🤖 AI Summary
Existing discrete speech representations struggle to simultaneously preserve linguistic content and prosodic information, often entangled with speaker characteristics, which limits their effectiveness in prosody-sensitive tasks. This work proposes a multitask fine-tuning framework that integrates differentiable K-means clustering to jointly optimize automatic speech recognition and speech reconstruction objectives. For the first time, it explicitly models prosody-aware capabilities within phoneme-level discrete representations, achieving effective disentanglement of linguistic content, prosody, and speaker identity. The resulting phonemic-level tokens significantly outperform existing acoustic or phonetic tokens across multiple downstream tasks, retaining rich phonological and prosodic details while substantially reducing speaker identity leakage.
📝 Abstract
In recent years, there has been growing interest in representing speech with discrete tokens, which serve as pseudo-text for speech language models (speechLMs) and as efficient intermediate representations for downstream tasks.
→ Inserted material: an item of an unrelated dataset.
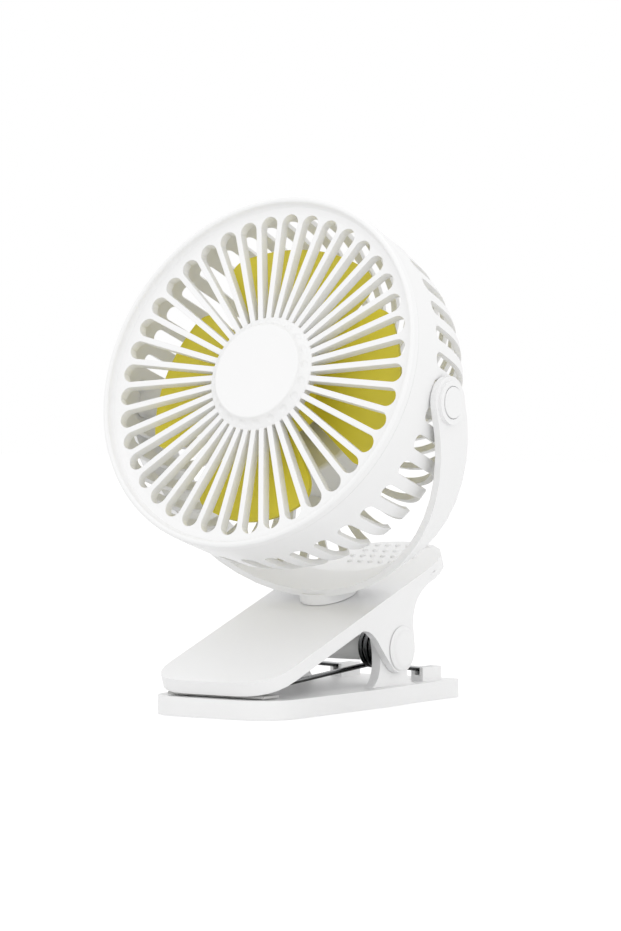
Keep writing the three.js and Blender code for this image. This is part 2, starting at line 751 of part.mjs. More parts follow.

These tokens are typically categorized as acoustic and phonetic tokens: the former holds detailed acoustic information for reconstruction while the latter mainly captures linguistic content. In human speech communication, however, unnecessary acoustic details such as speaker information are abstracted, while both linguistic and prosodic information are utilized for speech comprehension and production. Given this, neither type of token seems an ideal representation for tasks sensitive to prosody, such as speechLMs. In this study, we propose the Phonological Tokenizer, a method that fine-tunes phonetic tokens via differentiable k-means with a multi-task objective of ASR and speech resynthesis. Experimental validation on diverse tasks confirms that our tokens retain phonological (both linguistic and prosodic) information while appropriately discarding speaker identity.